Volume considerations

  • A volume belongs to one app: Every Fly Volume belongs to a Fly App and you can’t share a volume between apps.
  • A volume exists on one server: Each volume exists on one server in a single region. It is not network storage.
  • A volume can attach to one Machine: You need to run as many volumes as there are Machines. There’s a one-to-one mapping between Machines and volumes. A Machine can only mount one volume at a time and a volume can be attached to only one Machine.
  • Develop your app to handle replication: Volumes are independent of one another; Fly.io does not automatically replicate data among the volumes on an app, so if you need the volumes to sync up, then your app has to make that happen.
  • Create redundancy in your primary region: If your app needs a volume to function, and the NVMe drive hosting your volume fails, then that instance of your app goes down. There’s no way around that. You can run multiple Machines with volumes in your app’s primary region to mitigate hardware failures.
  • Create and store backups: If you only have a single copy of your data on a single volume, and that drive fails, then the data is lost. Fly.io takes daily snapshots and can retain them from 1 to 60 days (5 days by default), but the snapshots shouldn’t be your primary backup method.

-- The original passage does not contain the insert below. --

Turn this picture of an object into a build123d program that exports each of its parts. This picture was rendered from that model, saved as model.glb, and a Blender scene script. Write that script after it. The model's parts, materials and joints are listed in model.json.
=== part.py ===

Explore other options for data storage in Databases & Storage.

Volume attachment

Fly Volumes and Fly Machines are meant to be paired together, but they are not always found in pairs. A Fly Volume can be created without a Fly Machine, or a Machine can be destroyed without destroying its volume. In these cases, the volume that’s left is called an “unattached” volume. A Fly Machine that does not require a volume will never attach itself to one. A Fly Machine that does require a volume will always be attached to one. When a volume is required according to the app or Machine configuration, any method of creating a new Fly Machine will pick up an unattached volume, create a new volume to attach, or it will fail (in the case of fly machine commands or create Machine API calls).

Volume redundancy

Warning: Always provision at least two volumes per app. Running an app with a single Machine and volume leaves you at risk for downtime and data loss.

We try to keep individual Fly Machines up for as long as possible, but hardware failures happen. That’s why we recommend running at least two Machines per app to increase availability. This can be two or more Machines in one region, or better yet, one or more Machines in multiple regions. If you only have one Machine and volume, then you’ll have downtime if there’s a host or network failure, and whenever you deploy your app.

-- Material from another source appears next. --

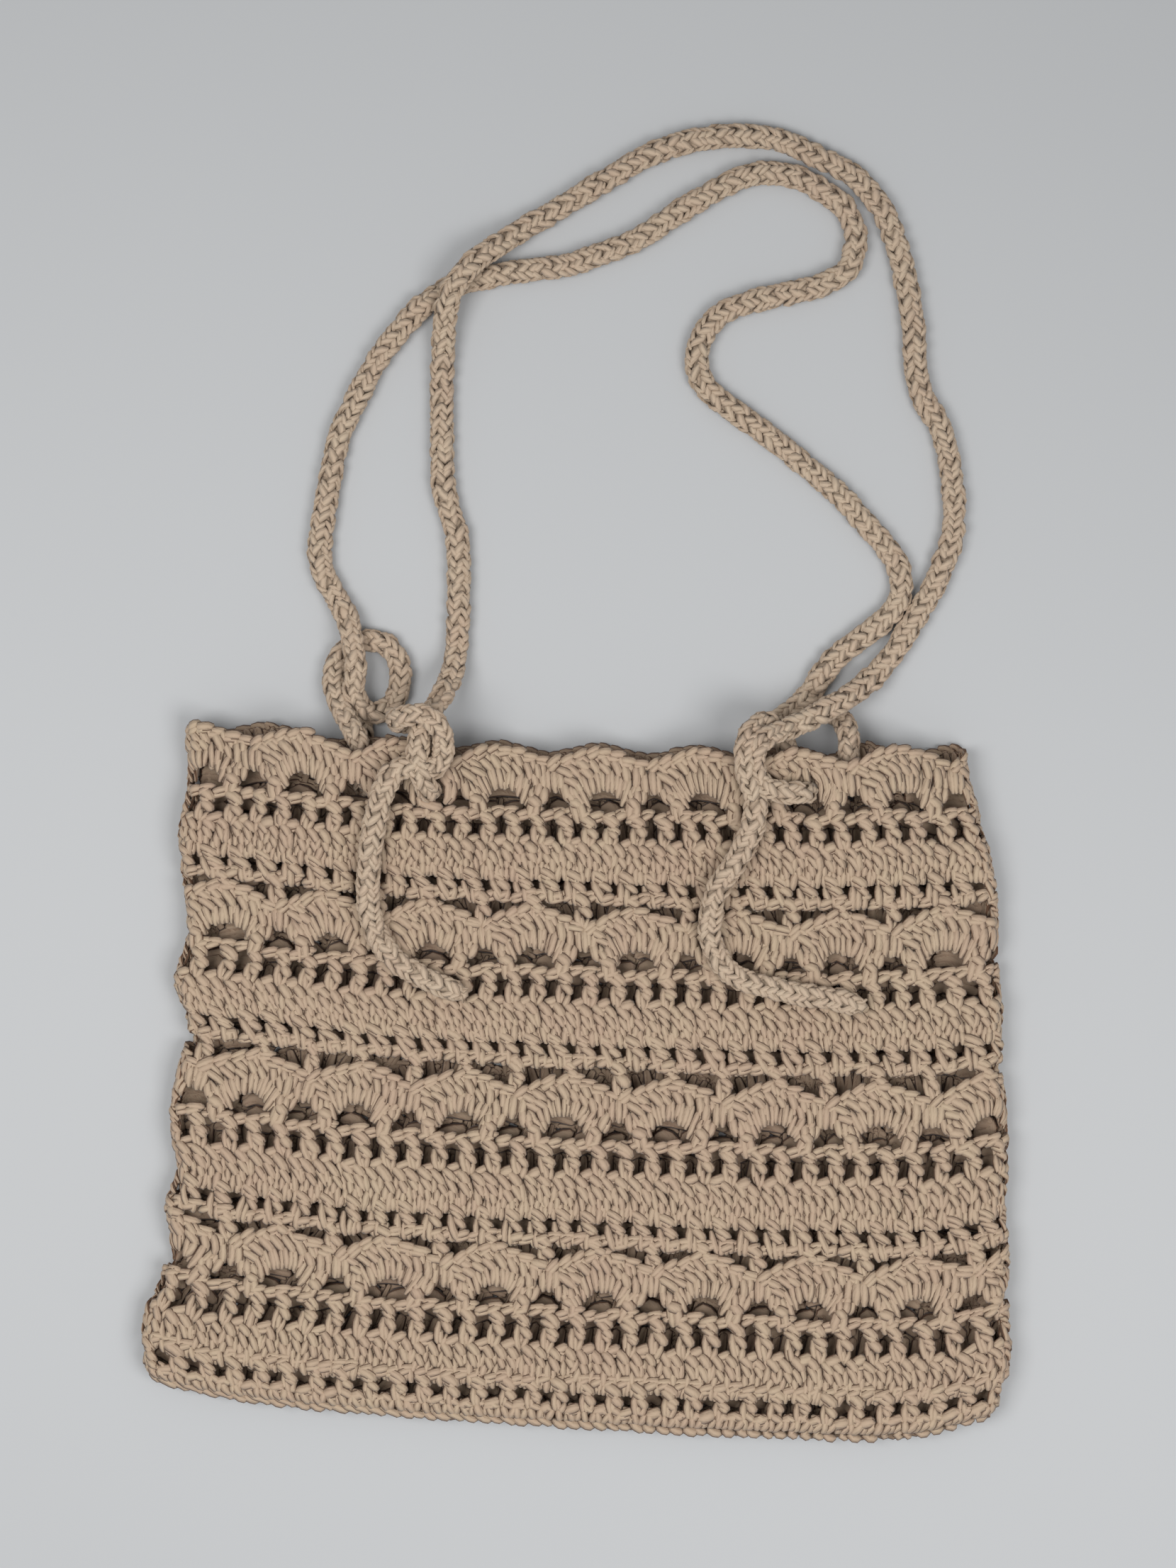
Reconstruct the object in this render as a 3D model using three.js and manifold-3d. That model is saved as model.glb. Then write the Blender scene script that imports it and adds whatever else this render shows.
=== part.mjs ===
// A crocheted tote bag lying flat on its back panel, with its two cord straps laid out above it.
// X runs across the bag, Y from the bottom seam towards the straps and Z up from the surface.
// Lengths are in millimetres.

import * as THREE from "three";
import { mergeVertices } from "three/addons/utils/BufferGeometryUtils.js";
import Module from "manifold-3d";

// Bag
const bagWidth = 350;
const bagHeight = 284;
const clothThickness = 4;
const innerRoom = 6;
const mouthRoom = 8;
const seamDepth = 9;
const foldedEdge = 3.2;
const ribRise = 0.6;

// Lace: shells repeat all the way round, in four rows
const shellsAround = 16;
const scallopRise = 6.8;
const scallopSteps = 6;
const panelShare = 0.978;
const backRimRise = 2;
const backRowRise = 5;
const backShift = 0.46;
const archWidth = 15;
const archHeight = 6.5;
const archShoulder = 0.36;
const archHaunch = 0.22;
const diamondWidth = 6;
const diamondHeight = 7.5;
const gapMargin = 4;

// Straps, and the room that their ties need at the mouth
const cordSides = 8;
const cordWidth = 9;
const cordThickness = 7;
const tiedWidth = 9;
const tiedThickness = 6.4;
const steepRun = 0.25;
const pieceGap = 0.3;
const tieLift = 8;
const liftFlat = 28;
const liftFoot = 60;
const liftStart = 0.74;
const liftEnd = 0.92;
const tieSpread = 9;
const tieEase = 1.2;

// Left and right edges as shares of the width, from the seam up to the rim
const sideTable = [
  { up: 0.0, left: -0.49, right: 0.5 },
  { up: 0.08, left: -0.524, right: 0.524 },
  { up: 0.15, left: -0.517, right: 0.52 },
  { up: 0.21, left: -0.494, right: 0.518 },
  { up: 0.27, left: -0.499, right: 0.519 },
  { up: 0.32, left: -0.482, right: 0.514 },
  { up: 0.4, left: -0.49, right: 0.519 },
  { up: 0.48, left: -0.481, right: 0.516 },
  { up: 0.55, left: -0.468, right: 0.512 },
  { up: 0.62, left: -0.485, right: 0.514 },
  { up: 0.69, left: -0.469, right: 0.508 },
  { up: 0.78, left: -0.474, right: 0.509 },
  { up: 0.85, left: -0.48, right: 0.503 },
  { up: 0.92, left: -0.468, right: 0.49 },
  { up: 1.0, left: -0.47, right: 0.476 },
];

// Seam and rim lines as shares of the height, from the left fold to the right one
const lineTable = [
  { across: -0.5, seam: 0.098, rim: 1.024 },
  { across: -0.4, seam: 0.052, rim: 1.021 },
  { across: -0.25, seam: 0.034, rim: 1.007 },
  { across: 0, seam: 0.018, rim: 0.998 },
  { across: 0.25, seam: 0.002, rim: 0.993 },
  { across: 0.4, seam: 0.008, rim: 0.998 },
  { across: 0.5, seam: 0.034, rim: 1.004 },
];

// One row of shells each: where the gaps lie up the bag, and the first arch as a share of a shell
const shellTable = [
  { arch: 0.186, diamond: 0.188, start: 0.11, rim: false },
  { arch: 0.448, diamond: 0.45, start: 0.76, rim: false },
  { arch: 0.705, diamond: 0.707, start: 0.43, rim: false },
  { arch: 0.943, diamond: 0.945, start: 0.23, rim: true },
];

// Where solid rows of stitches stand a little proud of the front, up the bag
const ribTable = [
  { up: 0.0, rise: 0 },
  { up: 0.08, rise: 1 },
  { up: 0.15, rise: 0.2 },
  { up: 0.22, rise: 0.8 },
  { up: 0.27, rise: 0 },
  { up: 0.34, rise: 1 },
  { up: 0.42, rise: 0.1 },
  { up: 0.49, rise: 0.8 },
  { up: 0.54, rise: 0 },
  { up: 0.61, rise: 1 },
  { up: 0.69, rise: 0.1 },
  { up: 0.76, rise: 0.8 },
  { up: 0.79, rise: 0 },
  { up: 0.86, rise: 1 },
  { up: 0.93, rise: 0.1 },
  { up: 1.0, rise: 0.8 },
];

// Places of the four ties along the rim, from the middle of the bag, and of the holes they go through
const tieBackLeft = -88;
const tieBackRight = 98;
const holeFrontLeft = -59.5;
const holeFrontRight = 97.5;
const holeBackRight = 113;
const frontHoleHeight = 122;
const backHoleHeight = 123.5;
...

In a few cases, you can run a single Machine with an attached volume. For example, if your app is in development and you’re not yet worried about downtime or if you’re running an app that can handle downtime and has a custom backup procedure.

Volume placement

You can create volumes at the same time you create Machines, or ahead of time. If you try to create new Machines through flyctl scale count, then flyctl will first check if you have any unattached volumes in the region you are creating new Machines in. If it finds unattached volumes, it will try to create the new Machines on the same servers. If it does not find any unattached volumes, then it will create new ones together with the Machines. You can also create unattached volumes through fly volumes create.

Volumes exist on a single server in a single region. For redundancy within a region, you can run multiple Machines with attached volumes. Remember that volumes don’t automatically replicate data between them.

To prevent a single server hardware failure from taking down your app, it is better if each volume is placed in a separate hardware zone. A separate hardware zone is just another way of saying a different server. We default to separate hardware zones when you create volumes with the fly volumes create command, but this is not guaranteed when creating Fly Volumes through other methods. Note that having each volume in a separate hardware zone limits the number of volumes your app can have in a region. If you need more volumes in a region than there are distinct hardware zones, you can set --require-unique-zone to false when you run fly volumes create.

You can hint what type of compute load you expect to use the volume for by using the --vm-XXX options with the fly volumes create command. For example, to create a volume you want to use with an L40S GPU Machine, set --vm-gpu-kind=l40s to ensure that your new volume is placed on GPU hardware.

Volume encryption

Volumes are, by default, created with encryption-at-rest enabled for additional protection of the data on the volume. Use --no-encryption to instead create an unencrypted volume.

Volume size

The default volume size is 1GB when you create a volume with the fly volumes create command, and when you use the fly launch command to launch an app with a volume. The maximum volume size is 500GB.

You can extend a volume’s size—either manually or automatically—to make it larger, but you can’t shrink a volume.

Volume forks

When you fork a volume, you create a new volume with an exact copy of the data from the source volume to use for testing, backups, or whatever you like. If you don’t specify a region, then the new volume is in the same region, but on a different physical host. The forked volume isn’t attached to a Machine until you scale or clone a new Machine in the same region. The new volume and the source volume are independent, and changes to their contents are not synchronized.

Volume snapshots

Fly.io takes daily block-level snapshots of volumes. We keep snapshots for five days by default, but you can configure the snapshot retention to be from 1 to 60 days. Daily automatic snapshots may not have your latest data. You should still implement your own backup plan for important data.

You can also create a snapshot of a volume on demand.

You can restore a volume snapshot into a new volume of equal or greater size.

When volumes are not available

There are some instances where volumes are not available.

  • Build Time: When building a Docker image for deploying an application (e.g. flyctl deploy), volumes are not accessible.
  • Release Command: Volumes are also not mounted to the temporary Machine created when using a release_command.